The artist Peter Gabriel called “one of the key British musicians”

Peter Gabriel is rarely a man in a rush. When he finally announced the release of his seventh solo studio album, Up, in 2002, it had been a full decade since its predecessor, 1992’s Us. In the interim years, Gabriel was hardly on holiday. Instead, he was slowly piecing together the concept for Up, bit by bit, waiting for the songs to reveal themselves and for the right collaborators to help capture them.

Up, in line with the ethos of Gabriel’s Real World record label, was recorded across a tapestry of global locations—from the Real World Studios in Wiltshire to extended sessions in Senegal and southern France, always with an eclectic roster of musicians at the ready.

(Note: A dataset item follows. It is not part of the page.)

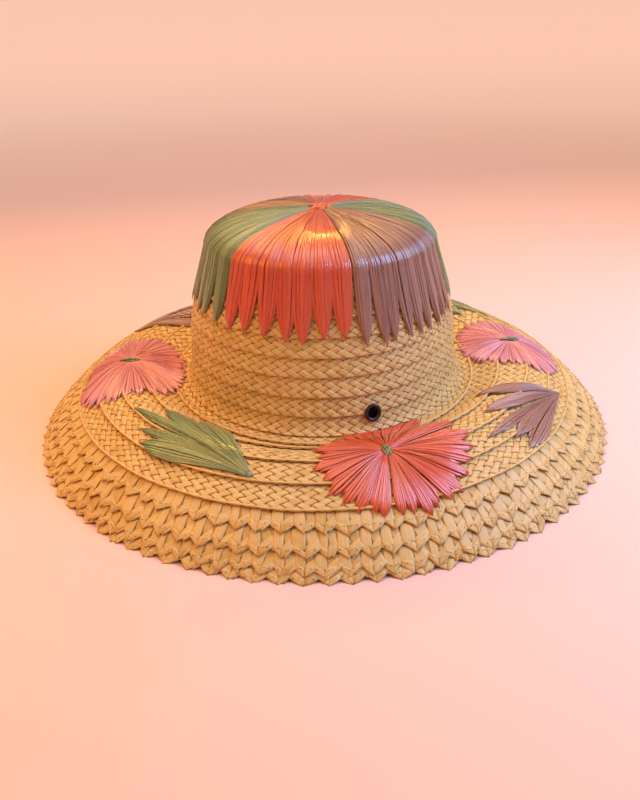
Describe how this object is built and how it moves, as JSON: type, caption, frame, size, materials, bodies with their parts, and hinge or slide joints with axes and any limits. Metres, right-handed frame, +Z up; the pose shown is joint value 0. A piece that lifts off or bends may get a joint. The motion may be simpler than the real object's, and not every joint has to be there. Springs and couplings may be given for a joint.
{
  "type": "straw sun hat",
  "caption": "Round-crowned straw sun hat with a wide downturned scalloped brim, raffia flowers and leaves, eyelets and an inner sweatband.",
  "frame": {"origin": "on the crown's axis, level with the lowest edge of the rim, which the hat rests on", "axes": "+Z up through the middle of the crown; -Y is the front, where the coral flower is; +X is to the right as seen from the front"},
  "size_m": [0.379, 0.3798, 0.1413],
  "materials": {
    "straw": "natural plaited straw, satin on the splints, matt in the weave",
    "coral_raffia": "silky dyed raffia",
    "pink_raffia": "silky dyed raffia",
    "brown_raffia": "silky dyed raffia",
    "green_raffia": "silky dyed raffia",
    "eyelet_metal": "dark satin lacquer on pressed metal",
    "sweatband_cotton": "woven cotton"
  },
  "bodies": {
    "root": {"crown_button": "straw", "crown_row_1": "straw", "crown_row_2": "straw", "crown_row_3": "straw", "crown_row_4": "straw", "crown_row_5": "straw", "crown_row_6": "straw", "crown_row_7": "straw", "crown_row_8": "straw", "crown_row_9": "straw", "crown_row_10": "straw", "crown_row_11": "straw", "crown_row_12": "straw", "crown_row_13": "straw", "crown_row_14": "straw", "brim_row_1": "straw", "brim_row_2": "straw", "brim_row_3": "straw", "brim_row_4": "straw", "brim_row_5": "straw", "scalloped_row_1": "straw", "scalloped_row_2": "straw", "scalloped_row_3": "straw", "rim_row": "straw", "petals_coral_front": "coral_raffia", "petals_coral_back": "coral_raffia", "flower_front": "coral_raffia", "flower_back": "coral_raffia", "crown_knot": "coral_raffia", "flower_left": "pink_raffia", "flower_right": "pink_raffia", "petals_brown_front": "brown_raffia", "petals_brown_back": "brown_raffia", "leaves_brown_right": "brown_raffia", "leaves_brown_left": "brown_raffia", "petals_green_right": "green_raffia", "petals_green_left": "green_raffia", "leaves_green_front": "green_raffia", "leaves_green_back": "green_raffia", "flower_knot_front": "green_raffia", "flower_knot_left": "green_raffia", "flower_knot_right": "green_raffia", "flower_knot_back": "green_raffia", "eyelet_front": "eyelet_metal", "eyelet_back": "eyelet_metal", "eyelet_washer_front": "eyelet_metal", "eyelet_washer_back": "eyelet_metal", "sweatband": "sweatband_cotton"}
  },
  "joints": []
}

“I think that [collaboration] brings air into music and takes it into places that you wouldn’t normally go,” Gabriel told interviewer Nigel Williamson following Up’s release in 2002. “We take quite a while to bring in other people to try different adventures on each song.”

Among the many first-rate musicians Gabriel enlisted for Up, one name arguably stood out for its personal resonance: Peter Green, the legendary blues guitarist, singer/songwriter, and founder of Fleetwood Mac, had inspired Gabriel going way back to the early days of Gabriel’s band Genesis in the late 1960s. Famously, Green had left Fleetwood Mac in the early ‘70s well before that band became a commercial juggernaut, and his own struggles with mental illness had largely derailed his career. By the late ‘90s, though, Green’s life had stabilised, and he was back recording with a new band called the Peter Green Splinter Group, which caught Gabriel’s attention.

“Peter Green is enormously talented,” Gabriel said in 2002, “and is someone who I think was one of the key British musicians when I was growing up. I was very keen to see if we could persuade him to come and play something on the album. In fact, he did a session down here [Wiltshire] and then a session in the studio where he normally works. I wanted a solo in the style of the solos that I grew up with, that would float above it, but he really didn’t want to grab the limelight and steam in there. He was sitting back in a sort of supportive role.”

Gabriel almost seemed to be hinting at the tiniest bit of disappointment that he couldn’t convince Green to re-inhabit the persona of the youthful musician who’d written songs like ‘Albatross’, ‘Black Magic Woman’, and ‘Man of the World.’ In those days in the late ‘60s, Green’s emotive guitar playing style and melodic restraint helped influence an entire generation of guitarists, from David Gilmour to Gary Moore. His humility, however, was also part of the package, and why he likely never would have fit into the chart-topping drama circus that Fleetwood Mac became.

Whatever Peter Gabriel might have wanted or hoped for from Peter Green, he wasn’t about to push the legend out of his comfort zone. “The key to collaborating,” Gabriel explained, “is to listen and to allow someone space to do what they can do well.”

Green’s eventual contribution to Up was minimal—some supporting guitar alongside David Rhodes and Daniel Lanois on the track ‘Sky Blue.’ But it’s in there, part of the slow simmering witch’s brew that makes up each new Peter Gabriel project. It would be another 20 years, incidentally, before Gabriel’s next album of all new material: 2023’s I/O. He is, as we established, in no rush.

Peter Green sadly passed away in 2020 at the age of 73.